GIVEN TASK:
Pull out every line below that contains the word "three".

DATA SHOWN:
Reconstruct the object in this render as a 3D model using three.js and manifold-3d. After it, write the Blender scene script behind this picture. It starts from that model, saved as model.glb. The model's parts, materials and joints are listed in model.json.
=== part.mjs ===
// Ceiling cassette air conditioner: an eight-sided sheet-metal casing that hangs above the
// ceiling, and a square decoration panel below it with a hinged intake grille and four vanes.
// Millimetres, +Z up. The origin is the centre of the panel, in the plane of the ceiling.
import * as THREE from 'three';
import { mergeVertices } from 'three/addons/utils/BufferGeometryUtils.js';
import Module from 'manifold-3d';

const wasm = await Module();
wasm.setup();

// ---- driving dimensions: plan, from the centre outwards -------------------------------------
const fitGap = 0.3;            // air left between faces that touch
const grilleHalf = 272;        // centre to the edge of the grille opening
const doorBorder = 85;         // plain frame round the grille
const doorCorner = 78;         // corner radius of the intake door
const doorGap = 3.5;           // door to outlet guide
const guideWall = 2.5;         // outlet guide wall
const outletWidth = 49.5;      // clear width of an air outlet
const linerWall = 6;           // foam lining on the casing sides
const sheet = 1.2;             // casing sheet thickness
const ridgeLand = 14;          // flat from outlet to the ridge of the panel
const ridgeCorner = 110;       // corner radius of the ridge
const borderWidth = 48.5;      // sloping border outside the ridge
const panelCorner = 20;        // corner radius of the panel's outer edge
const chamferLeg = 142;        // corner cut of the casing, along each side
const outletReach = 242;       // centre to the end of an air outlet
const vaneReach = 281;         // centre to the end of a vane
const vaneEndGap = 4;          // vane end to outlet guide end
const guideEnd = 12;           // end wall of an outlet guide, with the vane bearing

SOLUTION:
Reconstruct the object in this render as a 3D model using three.js and manifold-3d. After it, write the Blender scene script behind this picture. It starts from that model, saved as model.glb. The model's parts, materials and joints are listed in model.json.
import * as THREE from 'three';
import { mergeVertices } from 'three/addons/utils/BufferGeometryUtils.js';